Vom Arztdasein in Amerika

Die Einschläge kommen näher

  • Montag, 17. September 2012

Nun ist es offiziell: Einer meiner Internistenkollegen wird verklagt. Vor vier Wochen wurde ein Anwaltsschreiben unserem Büro zugestellt; in diesem wurde die Arztgruppe aufgefordert offenzulegen, bis zu welcher Höhe sie Schadenersatzzahlungen gegenüber Patientenklagen erstatten würde. Wie wir später erfuhren, war ein ähnliches Schreiben an ein von uns betreutes Krankenhaus, dem Internisten Dr. S. unserer Gruppe und einem Kardiologen versandt worden.

Nun folgte diesem Schreiben und den Antworten hierauf vier Wochen später das offizielle Anklageschreiben eines Rechtsanwaltes, und es wurden Schadenersatzanspüche in Höhe von 25 Millionen US-Dollar gestellt. Verklagt werden ein Kardiologe, mein obenerwähnter Internistenkollege, ein Notaufnahmearzt, die Kardiologie- und Internistengruppe, in denen diese Ärzte arbeiten und das Krankenhaus. Daneben ist auch eine Krankenschwester angeklagt, wobei diese durch das Krankenhaus finanziell abgedeckt wird.

Was war vorgefallen? Ein 61-jähriger Patient war stationär wegen Synkope im Rahmen einer sportlichen Betätigung aufgenommen worden. Ähnliches war ihm in der Vergangenheit schon einmal widerfahren. Die Initialdiagnostik einschlieβlich Röntgenthorax, EKGs, Laborparameter und kardiologischen Konsils waren ohne klaren Befund geblieben. Der Patient fühlte sich wohlauf, war weder luftnötig und nur einmal grenzwertig tachykard und drängelte meinen internistischen Kollegen ihn zu entlassen. Dieser tat es nach 24 Stunden Diagnostik und Beobachtung im Krankenhaus.

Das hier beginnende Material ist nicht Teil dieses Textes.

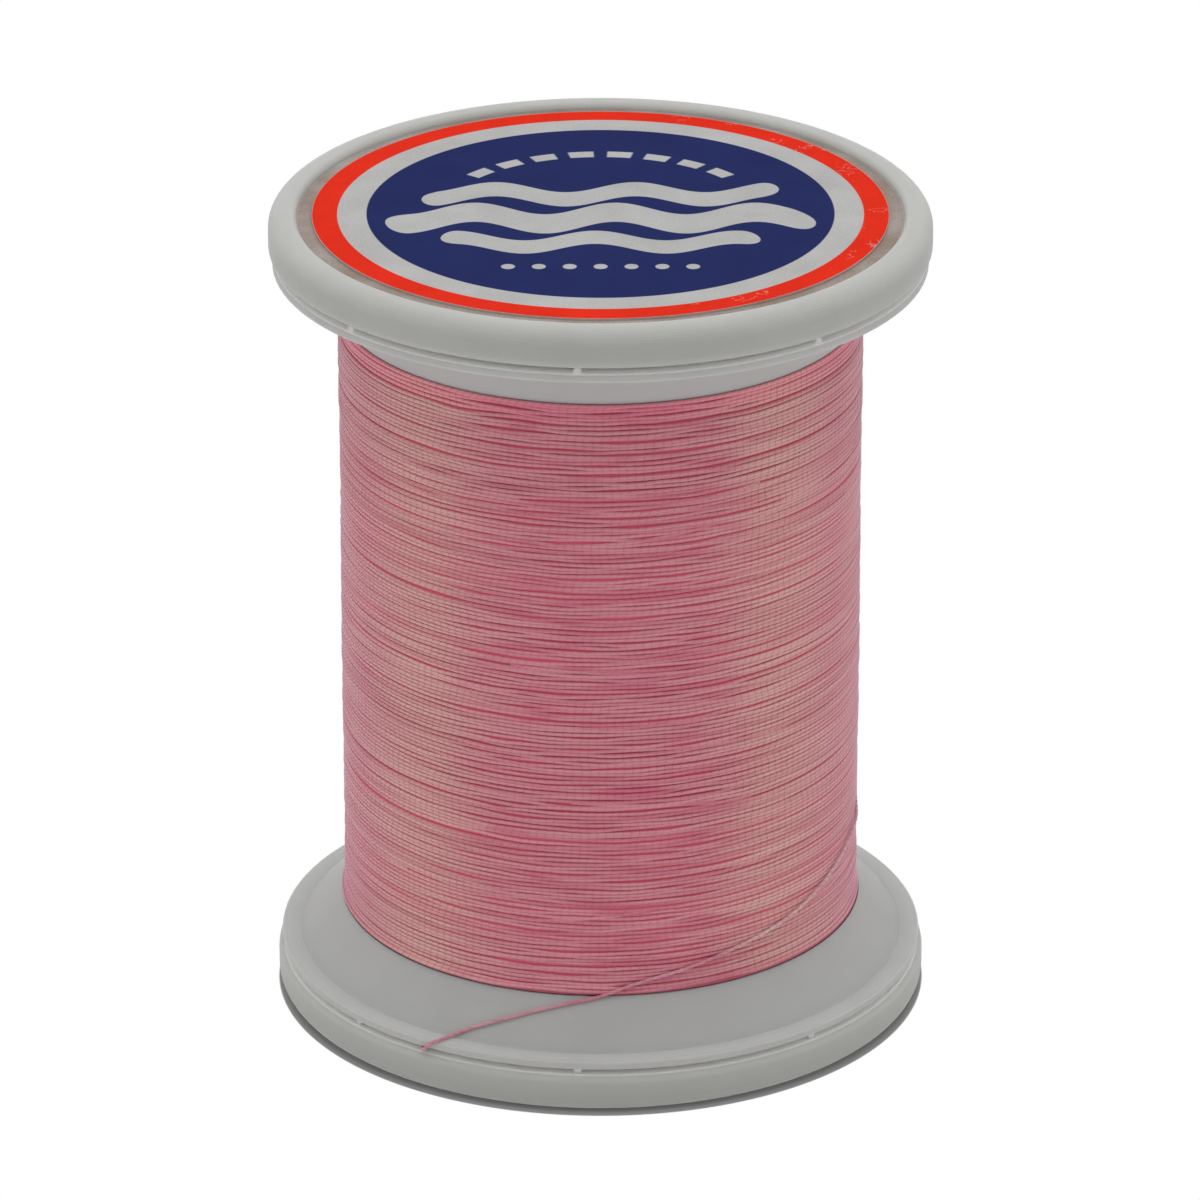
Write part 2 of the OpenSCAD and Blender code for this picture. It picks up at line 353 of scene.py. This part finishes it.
# the print, in millimetres from the label's centre, with its top away from the front
labelLook = {
    "shift": 0.3,
    "navyRadius": 12.32,
    "whiteRadius": 13.86,
    "redRadius": 15.18,
    "softEdge": 0.03,
    # middle, half length, half thickness, height of its waves and where they start
    "ribbons": ((2.6, 8.4, 1.05, 0.75, 0.0), (-0.9, 9.9, 1.4, 0.85, 0.9), (-4.4, 7.4, 0.95, 0.7, 1.8)),
    "wave": 7.4,
    "dotRow": -7.9,
    "dotReach": 5.6,        # half length of the row
    "dotPitch": 1.6,
    "dotRadius": 0.36,
    "dashRadius": 8.6,
    "dashReach": 0.94,      # radians to either side of the middle
    "dashRate": 4.2,        # dashes in a radian
    "dashHalf": 0.42,       # half thickness
    "dashShare": 0.32,      # half length, as a share of the distance between two
    "red": colour(0.80, 0.028, 0.010),
    "white": colour(0.50, 0.496, 0.486),
    "navy": colour(0.014, 0.022, 0.108),
    "print": colour(0.49, 0.49, 0.485),
    "margin": colour(0.55, 0.53, 0.50),
    "lint": colour(0.80, 0.36, 0.30),
    "speck": colour(0.03, 0.03, 0.03),
}


def labelSurface(g):
    at = objectPoint(g)
    x, y, _ = g.parts(at)
    y = y - labelLook["shift"]
    radius = g.length(x, y)

    def inside(value, limit):
        return g.ramp(value, limit + labelLook["softEdge"], limit - labelLook["softEdge"])

    # three wave ribbons of different length, a row of dots below and an arc of dashes above
    pitch = labelLook["dotPitch"]
    cellX = (g.fract(x / pitch + 0.5) - 0.5) * pitch
    dots = inside(g.length(cellX, y - labelLook["dotRow"]), labelLook["dotRadius"])
    dots = dots * inside(abs(x), labelLook["dotReach"])
    angle = g.calc("ARCTAN2", x, y)
    dashes = inside(abs(radius - labelLook["dashRadius"]), labelLook["dashHalf"])
    dashes = dashes * inside(abs(g.fract(angle * labelLook["dashRate"]) - 0.5), labelLook["dashShare"])
    shapes = g.most(dots, dashes * inside(abs(angle), labelLook["dashReach"]))
    for middle, reach, thick, tall, phase in labelLook["ribbons"]:
        ribbon = abs(y - middle - g.sin(x * (2 * math.pi / labelLook["wave"]) + phase) * tall)
        shapes = g.most(shapes, inside(g.length(ribbon, g.most(abs(x) - reach, 0.0)), thick))
    grain = g.noise(at, 9.0, 3.0, 0.6)
    cloud = g.noise(at, 0.4, 2.0)
    base = g.mix(shapes, labelLook["navy"], labelLook["print"])
    base = g.mix(inside(radius, labelLook["navyRadius"]), labelLook["white"], base)
    base = g.mix(inside(radius, labelLook["whiteRadius"]), labelLook["red"], base)
    base = g.mix(inside(radius, labelLook["redRadius"]), labelLook["margin"], base)
    # a little curled lint lies on the right of the red ring
    curl = g.ramp(abs(g.noise(at, 1.5, 1.0) - 0.5), 0.022, 0.008)
    lint = curl * g.ramp(g.noise(at, 0.55, 0.0), 0.60, 0.64) * g.ramp(x, 2.4, 3.4)
    base = g.mix(lint * g.ramp(radius, 13.9, 14.0) * 0.6, base, labelLook["lint"])
    shade = (grain - 0.5) * 0.5 + (cloud - 0.5) * 0.3 + 1.0
    base = g.multiply(base, g.point(shade, shade, shade))
    base = g.mix(g.specks(at, 0.5, 0.75, 0.03, 0.015) * 0.85, base, labelLook["speck"])
    return {"Base Color": base, "Roughness": grain * 0.12 + 0.55, "Normal": g.bump(grain, 0.15, 0.02)}


def newPlastic(name, tone, local):
    return newMaterial(name, plastic(plasticLook[tone], local), {
        "Specular IOR Level": 0.02, "Subsurface Weight": 0.7, "Subsurface Radius": (1.0, 0.97, 0.92),
        "Subsurface Scale": plasticLook["depth"] * mm})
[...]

Zwei Stunden später wurde genau dieser Patient wieder aufgenommen wegen plötzlichen Herzstill­standes und musste reanimiert werden. Nach einer Stunde erfolgloser Reanimation wurde er für tot erklärt. Eine Autopsie fand statt und wies als wahrscheinliche Todesursache eine massive Lungen­embolie nach. Die Ehefrau hat nun, sechs Monate nach seinem Tod, Klage gegen alle beteiligten Parteien auf fahrlässige Tötung eingereicht und entsprechend hohe Schadenersatzansprüche gestellt – entgangenes Einkommen, entgangene Rentenansprüche und ein sehr hohes Schmerzensgeld.

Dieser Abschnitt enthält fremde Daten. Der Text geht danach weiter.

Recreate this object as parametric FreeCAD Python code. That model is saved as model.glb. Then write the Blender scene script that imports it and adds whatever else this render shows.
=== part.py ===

Leider war bei diesem Patienten ein D-Dimer abgenommen worden und deutlich erhöht; die Erfolgsaussichten des Falles sind dementsprechend recht hoch. Aber sonst hätte der Rechtsanwalt ihn auch nicht übernommen; man sagt Rechtsanwälten nach, dass sie solche Fälle nur dann übernehmen, wenn es ein slam dunk, also ein einfach zu führender und wohl auch leicht zu gewinnender Fall sei. Dieser erfüllt all diese Kriterien: Ein noch recht junger Patient, der wenige Stunden nach Entlassung verstarb und eine Frau und Kinder mit leicht nachzuweisenden Ansprüchen hinterlässt, eine Autopsie, die die Todesursache feststellte und einige nicht ausreichend beachtete medizinische Parameter die zur Diagnose und damit erfolgreichen Therapie hätten führen können.

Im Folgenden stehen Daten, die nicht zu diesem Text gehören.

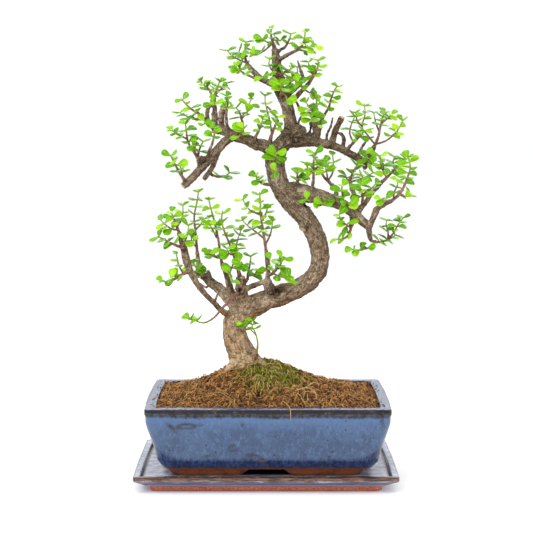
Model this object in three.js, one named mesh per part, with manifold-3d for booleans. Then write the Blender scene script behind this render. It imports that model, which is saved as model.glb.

Mein 48-jähriger Kollege Dr. S. ist seither sehr zynisch und spricht von baldiger Berentung, nach abgesessener Gefängnisstrafe. Er wird wohl nicht ins Gefängnis müssen, aber leider wohl einen erheblichen Geldbetrag zu zahlen haben, sollte es zu einem Sieg der Gegenpartei kommen, was wohl realistisch ist. Danach bankrott erklären? Weiter arbeiten?

Was machen wir anderen Ärzte seither? Noch mehr Diagnostik, deutlich mehr CTs anordnen, noch mehr Konsile erbitten, noch vorsichtiger sein. So senkt man eben nicht Kosten in den USA.